A neat little trick is to attach small cords (20 to 25 feet) to the four corners of the tarp before you leave on your trip and leave them there permanently. That way you can set up your tarp quickly if you get caught in a sudden downpour. And if you want to decrease the weight, you can buy very small diameter cords, but the problem is they get tangled very easily—you can't have everything.

You don't need 50 different knots

Every climber knows a good knot is one that is easy to make and strong, but comes apart easily even after being under extreme tension. For a tarp shelter we only need to learn two knots;

1. The bowline and
2. The improved trucker hitch, which I call the "Genny."

Both these knots can get you out of trouble in many situations. You can find how to make them on the web, youtube etc. but I'll add a few tricks especially with the trucker hitch that you won't find to help simplify the task.

  • The Bowline Knot


This knot is used to attach your cords to the corners of the tarp.

  • The Trucker Hitch (Genny's Hitch)


This knot is used to put tension at the anchor points like trees, rocks or stakes. This knot allows you to adjust the tension without having to take apart or remake the knot.

The two knots in a real situation:


How to do the Trucker Hitch (Genny's Hitch)

Photo 1:

Photo 2:

Photo 3:

In order to take the knot apart more easily, make two twists at the start (Photo 1 & 2) then make two loops (Photos 3 & 4).

Photo 4:

Photo 5:

Photo 6:

Before passing the cord through, letting you slide the two strands more easily and hence put less tension on the first loop.( Photo 5 ). Now your knot will be easy to take apart.
All that's left is to hold the cord (Photo 6) in order to keep the tension.

Photo 7:

Photo 8:

Photo 9:

Then pass the cord in the loop in order to tighten it and lock it in place. (Photo 7 & 8 ) It's done!
To take it apart you only need to pull the loose strand. (Photo 9)

Installing the Tarp

When you arrive at your campsite, the first thing to do is locate the ideal spot for the tarp shelter by taking into consideration where the tents are located and where the campfire will be. Don't put the shelter too close to the campfire, as I've seen tarp shelters perforated with hundreds of small holes made by sparks from the fire when it’s windy.

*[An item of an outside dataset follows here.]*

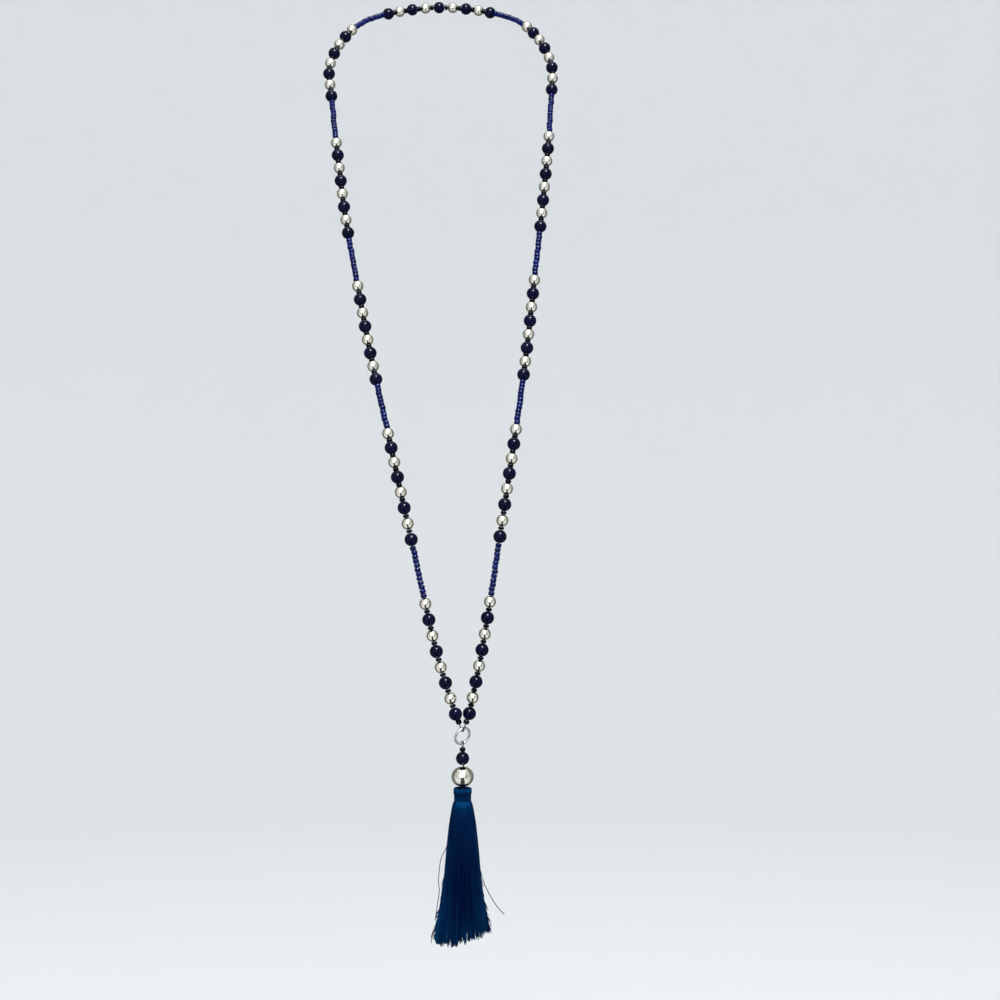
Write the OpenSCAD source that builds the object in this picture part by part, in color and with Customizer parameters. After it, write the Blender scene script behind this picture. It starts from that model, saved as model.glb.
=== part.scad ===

In the woods, you'll always be able to find trees that can be used for anchor points. Just make sure the four corners stretch the tarp well. When I'm by myself, to do the setup I extend the tarp on the ground and then fix the anchor points high enough in the trees and then adjust the tension in each cord. (If there are no trees you can use stakes and/or small bushes and set up the tarp in the same fashion.)

More pro tips

  • Ensure the tarp has an angle so that the rain can run off easily and you don't get any pockets of water.
  • Use a branch that you can keep with you to lift the centre of the tarp. There are also adjustable poles you can purchase for the corners and centre post when you're in an area with no trees.
  • When you're in a group, make good use of the manpower by having each person take a corner so that the tarp doesn't touch the ground, which keeps it clean when you're in sandy or wet soil.
  • When you're anchoring the tarp corners to the trees, if your cords are long enough, make your knots back near the tarp so you can make adjustments for tension without going under the trees where it can be wet and awkward to work.
  • Attach a piece of wood to the anchor cord and throw it over a tree branch that is higher up, giving you a good anchor point and avoiding you climbing like a monkey up the tree.
  • If you have enough cords, you can also put one between two trees, which will give a center support and eliminate a centre post.
  • In high winds, be sure to lower the shelter on the side where the wind is or else you won't have much protection.
  • An upside-down canoe or two can be used for anchor points and additional protection, and the paddles can be used for posts.
  • When I'm with a big group canoeing, hiking or cycling, I always bring a large tarp for the evening and a smaller one for a quick setup for lunch. This allows you to have a setup at night with a corner area for a kitchen and another for an eating area—super fancy!
  • A large tarp shelter will also allow you to put up your tent in the dry when it's raining cats and dogs. If you've ever been on an expedition for four or five days in the rain, you know what I mean.
  • Before you leave home, try putting up your tarp shelter a few different ways. You may learn a few tricks of your own.